The most recent glacial retreat is still going on. We call the temporal period of this retreat the Holocene epoch. This warming of the Earth and subsequent glacial retreat began about 14,000 years ago (12,000 BC). The warming was shortly interrupted by a sudden cooling, known as theYounger-Dryas, at about 10,000 - 8500 BC. Scientists speculate that this cooling may have been caused by the release of fresh water trapped behind ice on North America into the North Atlantic Ocean. The release altered vertical currents in the ocean which exchange heat energy with the atmosphere.
The warming resumed by 8500 BC. By 5000 to 3000 BC average global temperatures reached their maximum level during the Holocene and were 1 to 2 degrees Celsius warmer than they are today. Climatologists call this period the Climatic Optimum. During the Climatic Optimum, many of the Earth's great ancient civilizations began and flourished. In Africa, the Nile River had three times its present volume, indicating a much larger tropical region.
From 3000 to 2000 BC a cooling trend occurred. This cooling caused large drops in sea level and the emergence of many islands (Bahamas) and coastal areas that are still above sea level today. A short warming trend took place from 2000 to 1500 BC, followed once again by colder conditions. Colder temperatures from 1500 - 750 BC caused renewed ice growth in continental glaciers and alpine glaciers, and a sea level drop of between 2 to 3 meters below present day levels.
The period from 750 BC - 800 AD saw warming up to 150 BC. Temperatures, however, did not get as warm as the Climatic Optimum. During the time of Roman Empire (150 BC - 300 AD) a cooling began that lasted until about 900 AD. At its height, the cooling caused the Nile River (829 AD) and the Black Sea (800-801 AD) to freeze.
The period 900 - 1200 AD has been called the Little Climatic Optimum. It represents the warmest climate since the Climatic Optimum. During this period, the Vikings established settlements on Greenland and Iceland. The snow line in the Rocky Mountains was about 370 meters above current levels. A period of cool and more extreme weather followed the Little Climatic Optimum. A great drought in the American southwest occurred between 1276 and 1299. There are records of floods, great droughts and extreme seasonal climate fluctuations up to the 1400s.
From 1550 to 1850 AD global temperatures were at their coldest since the beginning of the Holocene. Scientists call this period the Little Ice Age. During the Little Ice Age, the average annual temperature of the Northern Hemisphere was about 1.0 degree Celsius lower than today. During the period 1580 to 1600, the western United States experienced one of its longest and most severe droughts in the last 500 years. Cold weather in Iceland from 1753 and 1759 caused 25% of the population to die from crop failure and famine. Newspapers in New England were calling 1816 the year without a summer.

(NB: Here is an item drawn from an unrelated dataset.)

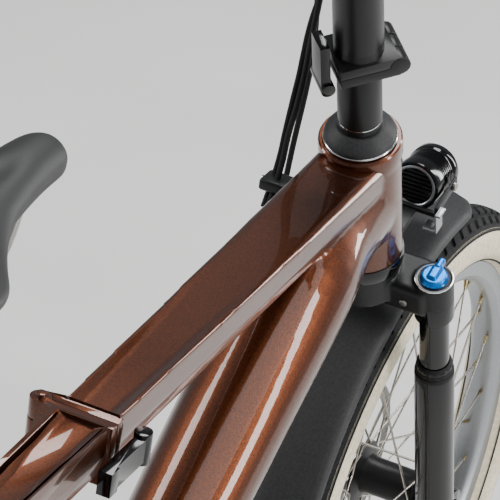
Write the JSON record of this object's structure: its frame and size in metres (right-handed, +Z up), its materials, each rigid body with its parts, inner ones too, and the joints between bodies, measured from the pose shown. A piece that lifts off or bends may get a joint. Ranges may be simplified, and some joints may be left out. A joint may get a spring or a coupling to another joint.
{
  "type": "folding bicycle",
  "caption": "Compact bicycle with small wheels, a folding frame and handlepost, suspension fork, mudguards, belt drive and disc brakes.",
  "frame": {"origin": "on the ground under the middle of the bicycle's bounding box", "axes": "+X forward, +Y to the rider's left, +Z up"},
  "size_m": [1.6822, 0.5914, 1.0351],
  "materials": {
    "copper_paint": "glossy metallic copper-brown with clear coat",
    "tyre": "matt tread with pale sidewalls",
    "rim_alloy": "satin",
    "steel": "satin",
    "charcoal_plastic": "matt",
    "black_gloss_metal": "gloss black",
    "black_alloy": "satin black",
    "black_plastic": "satin",
    "black_rubber": "matt",
    "saddle_cover": "matt",
    "blue_anodised": "anodised",
    "red_lens": "gloss"
  },
  "bodies": {
    "rear_frame": {"seat_tube": "copper_paint", "bottom_bracket_shell": "copper_paint", "chainstay_left": "copper_paint", "chainstay_right": "copper_paint", "seatstay_left": "copper_paint", "seatstay_right": "copper_paint", "rear_mudguard": "charcoal_plastic", "rear_light": "red_lens", "drive_belt": "black_rubber", "rear_brake_caliper": "black_alloy", "bottom_bracket_bearings": "steel"},
    "seatpost_and_saddle": {"seatpost": "black_alloy", "saddle": "saddle_cover"},
    "seat_lever": {"seat_clamp_lever": "black_gloss_metal"},
    "rear_wheel": {"rear_tyre": "tyre", "rear_rim": "rim_alloy", "rear_hub_and_spokes": "steel"},
    "sprocket": {"rear_sprocket": "steel"},
    "cranks": {"crank_arm_left": "black_gloss_metal", "crank_arm_right": "black_gloss_metal", "chainring": "black_alloy"},
    "pedal_axle_l": {"pedal_axle_left": "steel"},
    "pedal_axle_r": {"pedal_axle_right": "steel"},
    "pedal_l": {"pedal_left": "black_alloy"},
    "pedal_r": {"pedal_right": "black_alloy"},
    "stand": {"centre_stand": "black_alloy"},
    "front_frame": {"top_tube": "copper_paint", "down_tube": "copper_paint", "head_tube": "copper_paint", "headset_cover": "charcoal_plastic", "headset_bearings": "steel", "rear_brake_hose": "black_rubber", "gear_cable": "black_rubber"},
    "frame_latch_lever": {"frame_latch": "black_gloss_metal"},
    "fork_upper": {"fork_crown": "black_alloy", "stanchion_left": "black_gloss_metal", "stanchion_right": "black_gloss_metal", "handlepost_base": "black_alloy", "front_brake_hose": "black_rubber"},
    "lockout": {"lockout_lever": "blue_anodised"},
    "light": {"headlight": "black_plastic"},
    "fork_lowers": {"fork_lower_left": "black_gloss_metal", "fork_lower_right": "black_gloss_metal", "front_brake_caliper": "black_alloy", "front_mudguard": "charcoal_plastic"},
    "front_wheel": {"front_tyre": "tyre", "front_rim": "rim_alloy", "front_hub_and_spokes": "steel"},
    "handlepost": {"handlepost_outer": "black_alloy"},
    "post_latch": {"handlepost_latch": "black_gloss_metal"},
    "post_clamp_lever": {"handlepost_clamp_lever": "black_gloss_metal"},
    "handlebar_set": {"handlepost_inner": "black_alloy", "handlebar": "black_alloy", "grip_left": "black_rubber", "grip_right": "black_rubber", "brake_bracket_left": "black_alloy", "brake_bracket_right": "black_alloy"},
    "brake_lever_l": {"brake_lever_left": "black_gloss_metal"},
    "brake_lever_r": {"brake_lever_right": "black_gloss_metal"},
    "shifter": {"twist_shifter": "black_plastic"}
  },
  "joints": [
    {"name": "frame_fold", "type": "hinge", "parent": "rear_frame", "child": "front_frame", "pos_m": [-0.09094, 0.038, 0.645], "axis": [0, 0, 1], "range_deg": [0, 150]},
    {"name": "seatpost_slide", "type": "slide", "parent": "rear_frame", "child": "seatpost_and_saddle", "axis": [-0.309, 0, 0.9511], "range_m": [-0.14, 0.08]},
    {"name": "seat_clamp_lever_turn", "type": "hinge", "parent": "rear_frame", "child": "seat_lever", "pos_m": [-0.32419, 0.03, 0.71318], "axis": [0, -1, 0], "range_deg": [0, 150]},
    {"name": "rear_wheel_spin", "type": "hinge", "parent": "rear_frame", "child": "rear_wheel", "pos_m": [-0.55459, 0, 0.257], "axis": [0, 1, 0], "continuous": true},
    {"name": "rear_sprocket_spin", "type": "hinge", "parent": "rear_frame", "child": "sprocket", "pos_m": [-0.55459, 0, 0.257], "axis": [0, 1, 0], "continuous": true},
    {"name": "crank_spin", "type": "hinge", "parent": "rear_frame", "child": "cranks", "pos_m": [-0.15094, 0, 0.29], "axis": [0, 1, 0], "continuous": true},
    {"name": "pedal_left_spin", "type": "hinge", "parent": "cranks", "child": "pedal_axle_l", "pos_m": [0.01906, 0.09, 0.29], "axis": [0, 1, 0], "continuous": true},
    {"name": "pedal_right_spin", "type": "hinge", "parent": "cranks", "child": "pedal_axle_r", "pos_m": [-0.32094, -0.09, 0.29], "axis": [0, 1, 0], "continuous": true},
    {"name": "pedal_left_fold", "type": "hinge", "parent": "pedal_axle_l", "child": "pedal_l", "pos_m": [0.01906, 0.098, 0.29], "axis": [1, 0, 0], "range_deg": [0, 90]},
    {"name": "pedal_right_fold", "type": "hinge", "parent": "pedal_axle_r", "child": "pedal_r", "pos_m": [-0.32094, -0.098, 0.29], "axis": [-1, 0, 0], "range_deg": [0, 90]},
    {"name": "stand_fold", "type": "hinge", "parent": "rear_frame", "child": "stand", "pos_m": [-0.18094, 0, 0.192], "axis": [0, 1, 0], "range_deg": [0, 85]},
    {"name": "frame_latch_turn", "type": "hinge", "parent": "front_frame", "child": "frame_latch_lever", "pos_m": [-0.06694, -0.035, 0.643], "axis": [0, 0, 1], "range_deg": [0, 120]},
    {"name": "steering_turn", "type": "hinge", "parent": "front_frame", "child": "fork_upper", "pos_m": [0.3688, 0, 0.70223], "axis": [0.342, 0, -0.9397], "range_deg": [-45, 45], "deforming": ["rear_brake_hose", "gear_cable", "front_brake_hose"]},
    {"name": "lockout_turn", "type": "hinge", "parent": "fork_upper", "child": "lockout", "pos_m": [0.4279, -0.061, 0.56411], "axis": [-0.342, 0, 0.9397], "range_deg": [0, 90]},
    {"name": "headlight_tilt", "type": "hinge", "parent": "fork_upper", "child": "light", "pos_m": [0.53706, 0, 0.58788], "axis": [0, 1, 0], "range_deg": [-10, 2]},
    {"name": "fork_travel", "type": "slide", "parent": "fork_upper", "child": "fork_lowers", "axis": [-0.342, 0, 0.9397], "range_m": [0, 0.018], "stiffness_N_per_m": 6000, "springref_m": -0.02},
    {"name": "front_wheel_spin", "type": "hinge", "parent": "fork_lowers", "child": "front_wheel", "pos_m": [0.58406, 0, 0.257], "axis": [0, 1, 0], "continuous": true},
    {"name": "handlepost_fold", "type": "hinge", "parent": "fork_upper", "child": "handlepost", "pos_m": [0.35733, -0.01909, 0.78957], "axis": [-0.6645, -0.7071, -0.2418], "range_deg": [-150, 0]},
    {"name": "handlepost_latch_turn", "type": "hinge", "parent": "fork_upper", "child": "post_latch", "pos_m": [0.32493, 0.02121, 0.76075], "axis": [-0.6645, -0.7071, -0.2418], "range_deg": [0, 100]},
    {"name": "handlepost_clamp_lever_turn", "type": "hinge", "parent": "handlepost", "child": "post_clamp_lever", "pos_m": [0.2581, 0.011, 0.92159], "axis": [0, 1, 0], "range_deg": [0, 120]},
    {"name": "handlepost_slide", "type": "slide", "parent": "handlepost", "child": "handlebar_set", "axis": [-0.342, 0, 0.9397], "range_m": [-0.025, 0.05]},
    {"name": "brake_lever_left_pull", "type": "hinge", "parent": "handlebar_set", "child": "brake_lever_l", "pos_m": [0.28543, 0.126, 1.02306], "axis": [-0.342, 0, 0.9397], "range_deg": [0, 12], "stiffness_Nm_per_rad": 1, "springref_deg": -11.46},
    {"name": "brake_lever_right_pull", "type": "hinge", "parent": "handlebar_set", "child": "brake_lever_r", "pos_m": [0.28543, -0.126, 1.02306], "axis": [0.342, 0, -0.9397], "range_deg": [0, 12], "stiffness_Nm_per_rad": 1, "springref_deg": -11.46},
    {"name": "shifter_twist", "type": "hinge", "parent": "handlebar_set", "child": "shifter", "pos_m": [0.25181, -0.149, 1.01083], "axis": [0.0552, 0.9983, 0.0201], "range_deg": [-60, 60]}
  ],
  "couplings": [
    {"joint": "rear_sprocket_spin", "follows": "crank_spin", "ratio": 2.3}
  ]
}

The period 1850 to present is one of general warming. Figure 7x-1 describes the global temperature trends from 1880 to 2006. This graph shows the yearly temperature anomalies that have occurred from an average global temperature calculated for the period 1951-1980. The graph indicates that the anomolies for the first 60 years of the record were consistently negative. However, beginning in 1935 positive anomolies became more common, and from 1980 to 2006 most of the anomolies were between 0.20 to 0.63 degrees Celsius higher than the normal period (1951-1980) average.
Figure 7x-1: Near-global annual-mean temperature change for the period 1880 to 2006 (deviation from the normal period 1951-1980). (Source: NASA Goddard Institute for Space Studies - Global Temperature Trends).
In the 1930s and 1950s, the central United States experience two periods of extreme drought. In the seventeen year period from 1990 to 2006, ten of the warmest years in the last 100 years and possibly since the Little Climatic Optimum have occurred. Proxy and instrumental data indicate that 2005 was the warmest year globally in 1200 years of Earth history. Many scientists believe the warmer temperatures of the 20th and 21st centuries are being caused by the human enhancement of the Earth's greenhouse effect.
Figure 7x-2: In 2005, most parts of the world were warmer than normal. The illustration above describes the annual temperature deviation (from the base normal period 1950-1980) in degrees Celsius for the Earth's surface. This illustration indicates that it was particularly warm across parts of Brazil, North America, northern and southern Africa, Australia, and most of Eurasia. (Source: NASA Goddard Institute for Space Studies - Global Temperature Trends).